Adapun tentang balasannya di akhirat diserahkan sepenuhnya kepada Allah SWT. Akan tetapi sebagian dari mereka memandang bahwa balasan bagi orang yang fasik adalah neraka, tetapi ia tidak kekal di dalamnya. Ia akan dihukum dalam neraka sesuai dengan besarnya dosa yang dilakukannya dan ada kemungkinan Allah SWT mengampuni dosanya sama sekali sehingga ia tidak masuk neraka.
Berdasarkan pendapat Abu Hasan al-Asy‘ari (pendiri aliran Asy‘ariyah), orang yang fasik tetap mukmin sebab imannya masih ada. Orang tersebut menjadi fasik karena ia telah melakukan dosa besar. Dalam hal ini al-Asy‘ari membantah kaum Muktazilah yang mengatakan bahwa orang yang fasik bukan mukmin dan bukan pula kafir.
Seandainya orang yang fasik bukan mukmin dan bukan pula kafir, berarti di dalam dirinya tidak ada kufur (kekafiran) ataupun iman. Hal serupa ini tidak mungkin. Oleh karena itu tidak mungkin pula orang yang fasik itu bukan mukmin dan bukan kafir.
Al- Ghazali, pemuka aliran Asy‘ariyah, dalam uraiannya tentang seseorang yang mengaku beriman dengan hatinya dan ia mengucapkan dua kalimat syahadat dengan lidahnya tetapi ia tidak mengiringinya dengan amal, mengatakan bahwa orang tersebut tetap dipandang mukmin dan akan masuk surga setelah lebih dahulu ke neraka karena perbuatan buruk yang dikerjakannya.
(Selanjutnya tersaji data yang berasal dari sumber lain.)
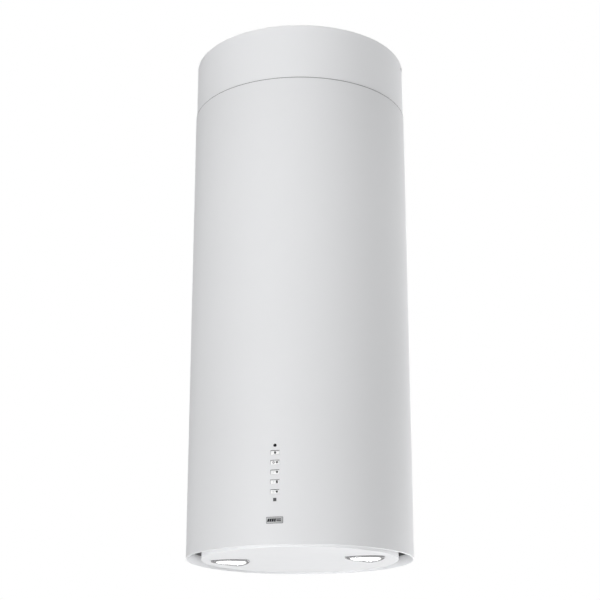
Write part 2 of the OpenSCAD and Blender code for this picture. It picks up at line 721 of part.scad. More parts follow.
module filter_frame() color([0.78, 0.79, 0.8]) difference() {
    union() {
        block([-filter_x, -filter_y, up(filter_low)], [filter_x, filter_y, up(filter_low + filter_t)]);
        for (x = [-tab_x, tab_x]) block([x - 10, filter_y - 1, up(deck_h + deck_t)],
                                  [x + 10, filter_y + 7, up(deck_h + deck_t + 1.5)]);
    }
    block([-filter_x + frame_w, -filter_y + latch_strip, up(filter_low + 1)],
          [filter_x - frame_w, filter_y - frame_w, up(filter_low + filter_t - 1)]);
    block([-filter_x + frame_w + 2, -filter_y + latch_strip + 2, up(filter_low - 1)],
          [filter_x - frame_w - 2, filter_y - frame_w - 2, up(filter_low + filter_t + 1)]);
    block([-latch_half - 0.4, -filter_y - 1, up(filter_low + 3)],
          [latch_half + 0.4, -filter_y + latch_strip - 3, up(filter_low + filter_t + 1)]);
    block([-latch_grip - 3, -filter_y + 6, up(filter_low - 1)],
          [latch_grip + 3, -filter_y + latch_strip - 6, up(filter_low + 4)]);
}

module filter_mesh() color([0.8, 0.8, 0.8])
    block([-filter_x + frame_w, -filter_y + latch_strip, up(filter_low + 1)],
          [filter_x - frame_w, filter_y - frame_w, up(filter_low + filter_t - 1)]);

// The latch's tongue lies on the deck's front lip, and its finger bar hangs in the frame's recess
module filter_latch() color(dark) union() {
    block([-latch_half, -filter_y + 1, up(filter_low + 3.3)],
          [latch_half, -filter_y + latch_strip - 3.4 - latch_travel, up(filter_low + 6.5)]);
    block([-12, -filter_y - 4, up(deck_h + deck_t + 0.3)],
          [12, -filter_y + 12, up(deck_h + deck_t + 2)]);
    block([-12, -filter_y + 2, up(filter_low + 6.5 - e)], [12, -filter_y + 12, up(deck_h + deck_t + 0.4)]);
    block([-latch_grip, -filter_y + 7, up(filter_low - 1)],
          [latch_grip, -filter_y + 10, up(filter_low + 3.4)]);
}

ceiling_plate();
upper_rail([-1, -1]);  // upper_rail_front_left
upper_rail([1, -1]);  // upper_rail_front_right
upper_rail([-1, 1]);  // upper_rail_rear_left
upper_rail([1, 1]);  // upper_rail_rear_right
upper_brace();
upper_chimney();
chimney_screws();
main_casing();
edge_trim();
lower_rail([-1, -1]);  // lower_rail_front_left
lower_rail([1, -1]);  // lower_rail_front_right
lower_rail([-1, 1]);  // lower_rail_rear_left
lower_rail([1, 1]);  // lower_rail_rear_right
clamp_screws();
chassis_plate();
chassis_struts();
chassis_screws();
filter_deck();
blower_half(-1);  // blower_housing_front
blower_half(1);  // blower_housing_rear
housing_screws();
motor();
motor_bracket();
run_capacitor();
outlet_collar();
flap_pin();
control_box();
control_box_lid();
terminal_block();
cable_gland();
control_board();
button_guide();
status_lens();
sensor_window();
badge_plate();
hinge_brackets();
hinge_pins();
catch_magnets();
filter_frame();
filter_mesh();
filter_latch();
button(0);  // light_button
button(1);  // off_button
button(2);  // speed_1_button
button(3);  // speed_2_button
button(4);  // boost_button
suction_panel();
panel_liner();
panel_hinge_lugs();
lamp_housing(-1);  // lamp_housing_left
lamp_housing(1);  // lamp_housing_right
lamp_bezel(-1);  // lamp_bezel_left
lamp_bezel(1);  // lamp_bezel_right
lamp_lens(-1);  // lamp_lens_left
lamp_lens(1);  // lamp_lens_right
impeller();
motor_shaft();
flap(-1, [[-62, -42], [2, 22]]);  // flap_front
flap(1, [[-22, -2], [42, 62]]);  // flap_rear
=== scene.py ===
import json
import math

import bmesh
import bpy
from mathutils import Matrix, Vector


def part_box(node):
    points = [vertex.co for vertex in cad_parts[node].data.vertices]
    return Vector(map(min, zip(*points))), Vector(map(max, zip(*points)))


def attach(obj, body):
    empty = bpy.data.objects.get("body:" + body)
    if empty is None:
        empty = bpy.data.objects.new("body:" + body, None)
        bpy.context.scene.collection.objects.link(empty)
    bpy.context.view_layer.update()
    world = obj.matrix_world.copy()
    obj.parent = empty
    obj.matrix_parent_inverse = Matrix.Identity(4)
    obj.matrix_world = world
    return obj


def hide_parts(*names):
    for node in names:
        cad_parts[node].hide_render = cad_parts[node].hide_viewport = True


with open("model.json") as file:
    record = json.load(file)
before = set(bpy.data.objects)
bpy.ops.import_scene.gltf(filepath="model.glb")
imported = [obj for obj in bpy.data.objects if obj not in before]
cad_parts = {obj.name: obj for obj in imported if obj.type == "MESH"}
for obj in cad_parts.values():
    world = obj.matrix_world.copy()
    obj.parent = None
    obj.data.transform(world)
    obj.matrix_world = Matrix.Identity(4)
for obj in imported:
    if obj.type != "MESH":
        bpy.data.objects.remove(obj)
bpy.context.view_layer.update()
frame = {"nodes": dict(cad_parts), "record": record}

scene = bpy.context.scene
scene.view_settings.view_transform = "Standard"

MM = 0.001
ROUND = 256                                # segments round the casing

# ---- Places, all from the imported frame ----

casing_low, casing_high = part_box("main_casing")
chimney_low, chimney_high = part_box("upper_chimney")
panel_low, panel_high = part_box("suction_panel")
RIM = casing_low.z
RADIUS = casing_high.x
JOINT = casing_high.z
CHIMNEY_R = chimney_high.x
PANEL_R = panel_high.x
SHEET = 0.8 * MM
BUTTONS = ["light_button", "off_button", "speed_1_button", "speed_2_button", "boost_button"]
SIDES = {"left": -1, "right": 1}


def middle(node):
    """The middle of a CAD node's box."""
    low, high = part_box(node)
    return (low + high) / 2


# ---- Camera: at head height, looking up at the hood from its front right ----

VIEW_TURN = math.radians(12)               # of the camera from the front, towards +X
VIEW_PITCH = math.radians(17.756)          # upwards
VIEW_DISTANCE = 2.3297                     # from the hood's axis
VIEW_DROP = 0.3016                         # of the camera below the rim
VIEW_LENS = 85.35                          # in mm, on a sensor 36 mm wide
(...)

Orang fasik tetap akan menikmati surga, tetapi karena dosanyalah ia terlebih dahulu diberikan siksaan neraka. Dalam hal ini al-Ghazali beralasan dengan hadis Nabi SAW, “Akan keluar dari neraka orang yang ada iman di dalam hatinya walaupun sebesar zarah” (HR. Bukhari dari Abu Sa‘id al-Khudri).
Pendapat al-Asy‘ari diperkuat oleh Ibnu Taimiyah dari kalangan aliran Salafiyah. Baginya, iman dapat bertambah dan dapat pula berkurang. Orang yang fasik adalah orang yang telah berkurang imannya, tetapi bukan sudah tercabut sama sekali. Oleh sebab itu ia masih tetap dinamakan mukmin, walaupun imannya sudah berkurang.
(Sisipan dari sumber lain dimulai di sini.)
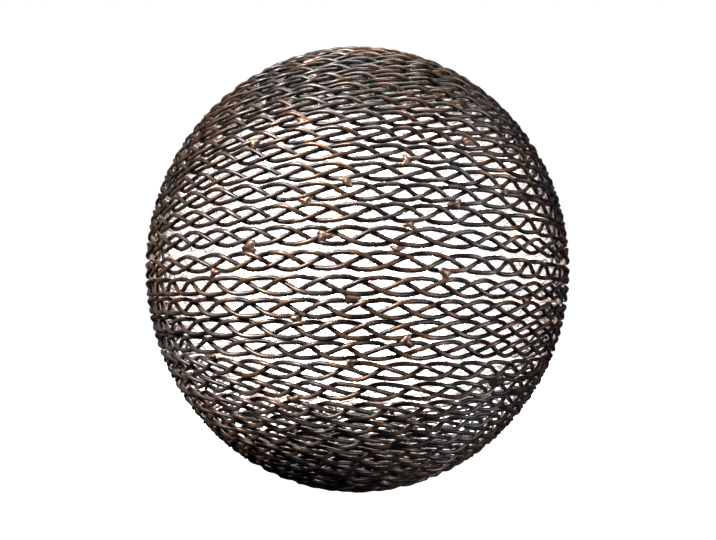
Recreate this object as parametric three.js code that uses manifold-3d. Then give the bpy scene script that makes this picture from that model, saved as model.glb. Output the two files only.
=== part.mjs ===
// Decorative wire sphere: a hollow ball built up from level rows of loose three-strand wire plait.
//
// Each row is a flat plait closed on itself, one wire that goes three times round the ball and
// passes over and under itself. The rows lie edge to edge from pole to pole, a hair apart, and
// leave a small eye at each pole. The ball is a little taller than wide, and its lowest rows are
// pressed level, so that it stands. Millimetres, +Z up, origin at the middle of the underside.

import * as THREE from 'three';
import { mergeVertices } from 'three/addons/utils/BufferGeometryUtils.js';
import Module from 'manifold-3d';

// The ball: half its outer width and half its outer height before the underside is pressed level.
const OUTER_RADIUS = 125;
const OUTER_HALF_HEIGHT = 131.5;

// The rows, evenly spaced in latitude. The last row at each pole leaves an eye.
const ROW_COUNT = 40;
const ROW_PITCH = THREE.MathUtils.degToRad(4.365);
const FLAT_LATITUDE = THREE.MathUtils.degToRad(-78.6);

// The wire is three-sided here, with one side facing outwards, and rises and dips by WIRE_RISE.
const WIRE_SECTION_RADIUS = 0.95;
const WIRE_RISE = 1.8;
const WIRE_HALF_WIDTH = WIRE_SECTION_RADIUS * Math.sin(Math.PI / 3);
const WIRE_OUTER_SIDE = WIRE_SECTION_RADIUS * Math.cos(Math.PI / 3);

// Crossings along one edge of a row, from the two middle rows out to the two polar ones. A
// straight length cuts the corner of its ring, so the rows beside the middle need the most for
// their strands to stay clear of each other. One wire closes on itself after three turns only
// where the number is no multiple of three.
const TURNS = 3;
const CROSSINGS = [8, 10, 10, 11, 11, 13, 13, 13, 13, 13, 13, 13, 13, 11, 11, 10, 10, 8, 7, 5];

// Room between rows, and how much is dressed off the underside to give flats to stand on.
const ROW_GAP = 0.35;
const FLAT_DRESSING = 0.25;

// The rows braided the other way round, as they are numbered from the bottom.
const FIRST_MIRRORED_ROW = 16;
const LAST_MIRRORED_ROW = 19;

const MID_RADIUS = OUTER_RADIUS - WIRE_RISE - WIRE_OUTER_SIDE;
const MID_HALF_HEIGHT = OUTER_HALF_HEIGHT - WIRE_RISE - WIRE_OUTER_SIDE;

const copper = new THREE.MeshStandardMaterial({ color: 0x5a4436, roughness: 0.42, metalness: 0.9 });

// Heights are counted from the pressed underside, where the lowest crowns are dressed flat.
const FLAT_HEIGHT = WIRE_RISE + WIRE_OUTER_SIDE - FLAT_DRESSING;
const CENTRE_HEIGHT = FLAT_HEIGHT - MID_HALF_HEIGHT * Math.sin(FLAT_LATITUDE);

// The radius from the axis and the height of the middle of the plait at a latitude, how far it
// runs per radian of latitude, and the direction in which it faces, all in the upright plane
// through the axis.
function profileAt(latitude) {
  const radius = MID_RADIUS * Math.cos(latitude);
  const height = CENTRE_HEIGHT + MID_HALF_HEIGHT * Math.sin(latitude);
  if (latitude < FLAT_LATITUDE) {
    const run = MID_RADIUS * Math.abs(Math.sin(latitude));
    return { radius, height: FLAT_HEIGHT, run, outward: 0, upward: -1 };
  }
  const run = Math.hypot(MID_RADIUS * Math.sin(latitude), MID_HALF_HEIGHT * Math.cos(latitude));
  const outward = Math.cos(latitude) / MID_RADIUS;
  const upward = Math.sin(latitude) / MID_HALF_HEIGHT;
  const length = Math.hypot(outward, upward);
  return { radius, height, run, outward: outward / length, upward: upward / length };
}

// One row's wire as a curve. It runs straight between crossings: along one edge of the plait,
// across to the other edge, along that edge, and back. At each crossing it is out or in by
// WIRE_RISE. Straight lengths cut the corner of the ring, so the plait is narrowed by the room
// that this takes towards the pole, and moved half of it away from the pole.
class PlaitedRow extends THREE.Curve {
  constructor(latitude, crossings, mirrored) {
    super();
    this.crossings = crossings;
    this.side = mirrored ? -1 : 1;
    this.firstAngle = -Math.PI / crossings;
    const { radius, run } = profileAt(latitude);
    const cornerCut = radius * (1 - Math.cos(Math.PI / this.crossings));
    const room = cornerCut * Math.abs(Math.sin(latitude));
    const halfWidth = (ROW_PITCH * run - ROW_GAP - room) / 2 - WIRE_HALF_WIDTH;
    this.latitude = latitude - (Math.sign(latitude) * room) / 2 / run;
    this.halfSpread = halfWidth / run;
    this.pointCount = 4 * this.crossings;
  }

  // The four corners of one wave: edge, far edge, along the far edge, back to the first edge.
  cornerAt(index) {
    const wave = Math.floor(index / 4);
    const corner = ((index % 4) + 4) % 4;
    const phase = [1, 2, 4, 5][corner] / 6;
    const angle = this.firstAngle + ((wave + phase) * TURNS * 2 * Math.PI) / this.crossings;
    const edge = corner === 0 || corner === 3 ? 1 : -1;
    const rise = (corner % 2 === 0 ? 1 : -1) * this.side * WIRE_RISE;
    const { radius, height, outward, upward } = profileAt(this.latitude + edge * this.halfSpread);
    const around = radius + rise * outward;
    return {
      point: new THREE.Vector3(around * Math.cos(angle), around * Math.sin(angle), height + rise * upward),
      facing: new THREE.Vector3(outward * Math.cos(angle), outward * Math.sin(angle), upward),
    };
  }

  getPoint(t, target = new THREE.Vector3()) {
    return target.copy(this.cornerAt(Math.round(t * this.pointCount)).point);
  }

  getSpacedPoints(divisions) {
    return Array.from({ length: divisions + 1 }, (_, i) => this.getPoint(i / divisions));
  }

  // At each corner the section lies in the plane that halves the bend, one side facing outwards.
  computeFrenetFrames(segments) {
    const frames = { tangents: [], normals: [], binormals: [] };
    for (let i = 0; i <= segments; i++) {
      const here = this.cornerAt(i % segments);
      const before = this.cornerAt((i % segments) - 1).point;
      const after = this.cornerAt((i % segments) + 1).point;
      const arriving = here.point.clone().sub(before).normalize();
      const leaving = after.clone().sub(here.point).normalize();
      const tangent = arriving.add(leaving).normalize();
      const normal = here.facing.clone().addScaledVector(tangent, -here.facing.dot(tangent)).normalize();
      frames.tangents.push(tangent);
      frames.normals.push(normal);
      frames.binormals.push(new THREE.Vector3().crossVectors(tangent, normal));
    }
    return frames;
  }
}

// A three-sided section with one side towards +X, the outward side of the wire.
function wireSection() {
  const corners = [0, 1, 2].map((i) => {
    const turn = Math.PI / 3 + (i * 2 * Math.PI) / 3;
    return new THREE.Vector2(WIRE_SECTION_RADIUS * Math.cos(turn), WIRE_SECTION_RADIUS * Math.sin(turn));
  });
  return new THREE.Shape(corners);
}

// The wire closes on itself, so the two end lids that an extrusion makes are left out, and its
// first and last sections are welded.
function closedWire(path) {
  const tube = new THREE.ExtrudeGeometry(wireSection(), { extrudePath: path, steps: path.pointCount });
  const sides = tube.groups.find((group) => group.materialIndex === 1);
  const positions = tube.attributes.position.array.slice(3 * sides.start, 3 * (sides.start + sides.count));
  const open = new THREE.BufferGeometry();
  open.setAttribute('position', new THREE.BufferAttribute(positions, 3));
  return mergeVertices(open, 1e-3);
}

const wasm = await Module();
wasm.setup();

function asSolid(geometry) {
  const mesh = { numProp: 3, vertProperties: geometry.attributes.position.array };
  return new wasm.Manifold(new wasm.Mesh({ ...mesh, triVerts: Uint32Array.from(geometry.index.array) }));
}

function asGeometry(solid) {
  const mesh = solid.getMesh();
  const geometry = new THREE.BufferGeometry();
  geometry.setAttribute('position', new THREE.BufferAttribute(mesh.vertProperties, 3));
  geometry.setIndex(new THREE.BufferAttribute(mesh.triVerts, 1));
  return geometry;
}

// Dresses a row's lowest crowns off level with the underside.
function dressFlat(geometry) {
  const waste = new THREE.BoxGeometry(OUTER_RADIUS, OUTER_RADIUS, OUTER_RADIUS);
  waste.translate(0, 0, -OUTER_RADIUS / 2);
  waste.deleteAttribute('normal');
  waste.deleteAttribute('uv');
  return asGeometry(asSolid(geometry).subtract(asSolid(mergeVertices(waste))));
}

const sphere = new THREE.Group();
for (let number = 1; number <= ROW_COUNT; number++) {
  const fromMiddle = number - (ROW_COUNT + 1) / 2;
  const latitude = fromMiddle * ROW_PITCH;
  const mirrored = number >= FIRST_MIRRORED_ROW && number <= LAST_MIRRORED_ROW;
  const crossings = CROSSINGS[Math.floor(Math.abs(fromMiddle))];
  const geometry = closedWire(new PlaitedRow(latitude, crossings, mirrored));
  const finished = latitude < FLAT_LATITUDE ? dressFlat(geometry) : geometry;
  const mesh = new THREE.Mesh(finished, copper.clone());
  mesh.name = `plait_${String(number).padStart(2, '0')}`;
  sphere.add(mesh);
}

export default sphere;
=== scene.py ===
"""Decorative wire sphere in a pale studio: forty plaited rows of antiqued copper wire.

Each row is one wire that goes three times round the ball and passes over and under itself.
The rows keep the places, the names and the size of the solid model's rows. Braze joints hold
neighbouring rows together. Lengths are metres, +Z is up, the origin is under the ball.
"""

import logging
import math
from dataclasses import dataclass, field
from enum import Enum

import bpy
import numpy as np
from mathutils import Euler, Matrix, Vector


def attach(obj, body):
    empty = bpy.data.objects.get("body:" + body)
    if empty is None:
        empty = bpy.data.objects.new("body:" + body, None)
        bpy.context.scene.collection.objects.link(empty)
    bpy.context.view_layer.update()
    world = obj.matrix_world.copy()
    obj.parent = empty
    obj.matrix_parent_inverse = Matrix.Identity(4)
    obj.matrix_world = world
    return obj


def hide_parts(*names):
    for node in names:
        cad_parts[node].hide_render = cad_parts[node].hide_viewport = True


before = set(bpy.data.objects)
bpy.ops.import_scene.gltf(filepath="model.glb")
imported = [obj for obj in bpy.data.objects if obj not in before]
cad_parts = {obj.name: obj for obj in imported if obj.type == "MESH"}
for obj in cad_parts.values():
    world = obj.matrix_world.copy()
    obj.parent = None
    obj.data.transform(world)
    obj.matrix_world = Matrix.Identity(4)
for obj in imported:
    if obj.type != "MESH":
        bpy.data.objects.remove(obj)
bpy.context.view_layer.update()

logging.basicConfig(level=logging.INFO, format="%(levelname)s %(message)s")
LOG = logging.getLogger("wire_sphere")

MM = 0.001

# The rows, numbered from the bottom, and how often a row's one wire goes round the ball.
ROW_COUNT = 40
ROW_PITCH = math.radians(4.365)
TURNS = 3

# Where the shaded bulbs that light the ball's far wall from inside hang.
INNER_LAMP = (0.0, -0.08, 0.1287)

# Seeds of the random draws. A row adds its number to each of its own, and a lump its index.
LAG_SEED = 20
STRETCH_SEED = 100
SWAY_SEED = 200
ARC_SEED = 300
STREWN_SEED = 20
LUMP_SEED = 900

Colour = tuple[float, float, float, float]
Triple = tuple[float, float, float]
Span = tuple[float, float]


class PlaitHand(Enum):
    """Which strand lies on top where two of them meet at the upper edge of a row."""

    FALLING_OVER = 1.0
    RISING_OVER = -1.0


def periodic_noise(angle: np.ndarray, harmonics: range, seed: int) -> np.ndarray:
    """Smooth unit-size noise that closes on itself round the ball.

    It is the sum of one cosine per harmonic, each with its own random lag, divided by the root
    of half their number so that its spread stays the same.

    Args:
        angle: azimuths, radians.
        harmonics: whole numbers of waves round the ball.
        seed: chooses the lags.
    Returns:
        One value per azimuth, with a spread of about one.
    """
    lags = np.random.default_rng(seed).uniform(0.0, 2 * np.pi, len(harmonics))
    counts = np.array(harmonics, dtype=float)
    waves = np.cos(angle[:, None] * counts[None, :] + lags[None, :])
    return waves.sum(axis=1) / math.sqrt(len(harmonics) / 2)


def mesh_object(
    name: str,
    vertices: np.ndarray,
    faces: list[list[int]],
    uv: np.ndarray | None = None,
    **point_values: np.ndarray,
) -> bpy.types.Object:
    """Makes a smooth mesh object and puts it in the scene.

    Args:
        name: the object's name.
        vertices: (n, 3) places, metres.
        faces: vertex numbers of each face, anticlockwise from outside.
        uv: one pair per face corner, or None.
        point_values: named numbers, one per vertex, for the finish to read.
    Returns:
        The linked object.
    """
    mesh = bpy.data.meshes.new(name)
    mesh.from_pydata(vertices.tolist(), [], faces)
    mesh.polygons.foreach_set("use_smooth", np.ones(len(faces), dtype=bool))
    if uv is not None:
        layer = mesh.uv_layers.new(name="along_and_round")
        layer.data.foreach_set("uv", uv.astype(np.float32).ravel())
    for key, values in point_values.items():
        attribute = mesh.attributes.new(key, "FLOAT", "POINT")
        attribute.data.foreach_set("value", values.astype(np.float32).ravel())
    mesh.update()
    made = bpy.data.objects.new(name, mesh)
    bpy.context.scene.collection.objects.link(made)
    return made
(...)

Meskipun demikian, ia tidak pula boleh disebut sebagai orang kafir, karena ia tidak menyangkal perintah Tuhan dan ia tidak melakukan perintah itu bukan atas dasar keingkarannya pada perintah, tetapi hanya karena kondisi-kondisi lain.
Tentang kedudukan orang fasik dalam hukum Islam, jumhur (mayoritas) ulama memandangnya sebagai orang yang keluar dari kategori adil. Oleh sebab itu, ia tidak dapat dijadikan saksi dalam suatu perikatan ataupun dalam peradilan, sebab kesaksiannya tidak lagi sah.
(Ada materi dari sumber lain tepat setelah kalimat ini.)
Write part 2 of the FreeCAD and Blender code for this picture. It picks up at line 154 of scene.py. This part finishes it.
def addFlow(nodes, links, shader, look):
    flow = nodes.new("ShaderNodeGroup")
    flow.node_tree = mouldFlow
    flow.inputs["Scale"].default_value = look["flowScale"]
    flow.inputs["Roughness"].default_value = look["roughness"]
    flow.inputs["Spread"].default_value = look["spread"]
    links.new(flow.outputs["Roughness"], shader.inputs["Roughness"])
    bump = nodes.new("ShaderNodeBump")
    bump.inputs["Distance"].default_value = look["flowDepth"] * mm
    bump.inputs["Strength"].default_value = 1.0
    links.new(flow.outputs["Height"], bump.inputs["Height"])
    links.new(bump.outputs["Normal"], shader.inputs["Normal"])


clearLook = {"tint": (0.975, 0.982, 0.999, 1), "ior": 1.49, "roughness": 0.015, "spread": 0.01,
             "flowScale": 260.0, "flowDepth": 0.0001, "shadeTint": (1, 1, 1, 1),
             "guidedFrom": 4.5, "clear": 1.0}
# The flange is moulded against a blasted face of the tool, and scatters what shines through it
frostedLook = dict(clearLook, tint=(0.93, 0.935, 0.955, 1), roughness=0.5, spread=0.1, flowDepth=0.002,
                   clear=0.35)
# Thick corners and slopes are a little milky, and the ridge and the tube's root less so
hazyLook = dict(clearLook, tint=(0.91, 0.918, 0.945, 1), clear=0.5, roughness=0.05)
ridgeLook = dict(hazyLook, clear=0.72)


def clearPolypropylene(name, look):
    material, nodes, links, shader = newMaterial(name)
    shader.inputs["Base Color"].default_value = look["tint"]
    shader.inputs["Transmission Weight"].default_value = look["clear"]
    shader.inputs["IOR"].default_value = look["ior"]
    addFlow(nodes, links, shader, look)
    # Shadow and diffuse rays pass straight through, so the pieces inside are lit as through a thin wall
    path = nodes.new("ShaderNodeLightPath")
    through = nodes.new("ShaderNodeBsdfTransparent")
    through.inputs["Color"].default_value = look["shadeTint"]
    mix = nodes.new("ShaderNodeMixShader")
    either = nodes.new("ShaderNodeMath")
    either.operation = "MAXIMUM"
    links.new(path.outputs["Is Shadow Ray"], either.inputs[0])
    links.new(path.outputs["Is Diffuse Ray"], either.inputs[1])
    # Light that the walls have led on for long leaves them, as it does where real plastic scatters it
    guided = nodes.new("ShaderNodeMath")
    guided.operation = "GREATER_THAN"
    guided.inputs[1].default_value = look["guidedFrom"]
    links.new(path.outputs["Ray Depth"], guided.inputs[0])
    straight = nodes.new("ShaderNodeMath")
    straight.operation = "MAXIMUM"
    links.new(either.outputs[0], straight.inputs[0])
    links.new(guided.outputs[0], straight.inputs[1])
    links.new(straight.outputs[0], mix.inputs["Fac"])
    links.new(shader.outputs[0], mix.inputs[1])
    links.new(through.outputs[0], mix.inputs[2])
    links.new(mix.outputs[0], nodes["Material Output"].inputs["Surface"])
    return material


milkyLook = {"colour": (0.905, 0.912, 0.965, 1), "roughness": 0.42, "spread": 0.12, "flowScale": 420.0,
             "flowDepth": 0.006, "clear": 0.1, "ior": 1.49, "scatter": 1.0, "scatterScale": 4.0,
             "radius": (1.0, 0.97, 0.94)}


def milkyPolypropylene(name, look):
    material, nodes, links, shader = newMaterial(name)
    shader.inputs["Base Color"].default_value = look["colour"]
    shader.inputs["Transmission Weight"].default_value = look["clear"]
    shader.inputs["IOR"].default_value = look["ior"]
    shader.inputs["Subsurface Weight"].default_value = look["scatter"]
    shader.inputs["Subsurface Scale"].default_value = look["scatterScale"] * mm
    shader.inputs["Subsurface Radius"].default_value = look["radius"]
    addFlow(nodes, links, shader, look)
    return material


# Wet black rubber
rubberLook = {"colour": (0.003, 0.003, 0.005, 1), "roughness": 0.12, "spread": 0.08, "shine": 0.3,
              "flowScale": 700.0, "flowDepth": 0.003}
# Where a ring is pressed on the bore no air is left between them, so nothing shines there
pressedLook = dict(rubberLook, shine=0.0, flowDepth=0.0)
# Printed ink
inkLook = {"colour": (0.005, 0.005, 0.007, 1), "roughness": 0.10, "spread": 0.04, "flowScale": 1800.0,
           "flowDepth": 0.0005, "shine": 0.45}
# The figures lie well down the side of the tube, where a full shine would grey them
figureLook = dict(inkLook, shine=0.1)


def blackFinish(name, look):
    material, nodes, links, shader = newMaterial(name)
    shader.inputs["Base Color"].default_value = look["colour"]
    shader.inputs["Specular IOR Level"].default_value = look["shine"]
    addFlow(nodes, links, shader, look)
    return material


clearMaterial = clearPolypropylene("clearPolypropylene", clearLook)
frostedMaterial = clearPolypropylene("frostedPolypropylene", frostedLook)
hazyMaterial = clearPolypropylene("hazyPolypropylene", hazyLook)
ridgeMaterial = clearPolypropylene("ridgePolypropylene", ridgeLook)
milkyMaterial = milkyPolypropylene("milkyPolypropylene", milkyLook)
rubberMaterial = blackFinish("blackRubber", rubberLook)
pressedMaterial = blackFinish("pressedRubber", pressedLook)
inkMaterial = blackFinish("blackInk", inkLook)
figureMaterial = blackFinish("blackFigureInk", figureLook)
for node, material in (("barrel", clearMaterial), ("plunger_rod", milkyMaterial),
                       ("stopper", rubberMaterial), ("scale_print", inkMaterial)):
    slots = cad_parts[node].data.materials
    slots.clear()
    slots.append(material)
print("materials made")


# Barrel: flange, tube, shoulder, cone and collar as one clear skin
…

Jumhur ulama menolak orang fasik menjadi saksi dengan dasar firman Allah SWT mengenai keharusan menjadi saksi yang adil, yakni dalam surah an-Nisa’ (4) ayat 135, surah al-Ma‘idah ayat 8, dan surah al-Furqan (25) ayat 72.
Abu Yusuf al-Qadi (113 H/731 M–182 H/798 M), seorang rawi hadis, ahli fikih, dan hakim agung Baghdad, memiliki pendapat yang berlainan dengan pendapat jumhur ulama. Baginya, orang yang fasik dapat dijadikan saksi apabila suatu peristiwa yang disaksikannya dihadiri oleh orang banyak dan dia mempunyai muruah (harga diri).
Daftar Pustaka
al-Asy‘ari, Abu al-Hasan bin Ismail. Kitab al-Luma‘. Beirut: Imprimerie Catholique, 1952.
al-Ghazali, Abu Hamid Muhammad bin Muhammad. Ihya’ ‘Ulum ad-Din. Cairo: Mustafa al-Babi al-Halabi, 1929.
al-Jabbar, Abdul. Syarh al-Ushul al-Khamsah. Cairo: Maktabah Wahbah, 1965.
as-Salman, Abdul Aziz al-Muhammad. al-Kawasyif al-Jaliyah ‘an Ma‘ani al-Wasithiyyah. Jiddah: Riasat Idarat al-Buhus al-Ilmiyah wa al-Ifta’ wa ad-Da’wah wa al-Irsyad, 1982.
asy-Syahristani, Abu al-Fath Muhammad Abdul Karim. al-Milal wa an-Nihal. Beirut: Dar al-Fikr, t.t.
az‑Zuhaili, Wahbah. al‑Fiqh al‑Islami wa Adillatuh. Beirut: Dar al‑Fikr, 1989.